Time gathers the ground into parched cracks, casts ideas into rusting cages and straight lines, the magic of serendipity transformed into glass-tower business plans of gleaming smart national aspirations. The unabashedly neoliberal ruling, corporate and consumer classes of India have demanded shifts in engagement with ideas of productivity, entertainment, success. In parallel, fear is a shaping force. In an era of the normalisation of authoritarian tendencies of ordering spaces all the better for surveillance and control, how do we talk of rights to cities driven to the right.

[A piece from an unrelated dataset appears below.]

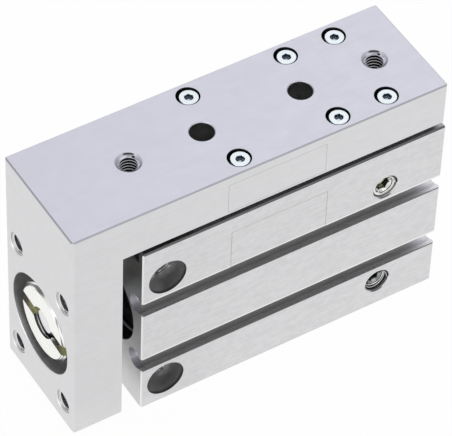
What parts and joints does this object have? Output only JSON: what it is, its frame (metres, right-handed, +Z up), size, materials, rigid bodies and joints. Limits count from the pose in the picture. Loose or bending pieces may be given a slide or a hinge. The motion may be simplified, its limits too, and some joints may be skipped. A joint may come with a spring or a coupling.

I have been fortunate for my exposure to a chapter when the campus as well as the times allowed for a degree of wandering within their finity. There developed an instinct for the unstructured and undefined in an unconnected, un-networked era, an intuition for the unfinished that one hopes is never going to be fully lost. And… how long does memory last, what is the meaning of place?—an impression that is forever part of one, as one drifts, floating over new places, anchored to a sunk stone. Memory lasts as long as the stone lies in the ocean, as long as the mountain stands, and so it will last a lifetime.
May 25th, 2020
Satya is from Bombay, currently based in Munich, Germany. She works with text, sound, music, image and translation. She has worked with improvised music groups in the US, Europe and India; an album of her music is Seven Blue Seas. Her writing has appeared in Elsewhere Magazine (Berlin), hākārā journal, Almost Island, NDTV's art blog (India), SAADA's blog (US) among others.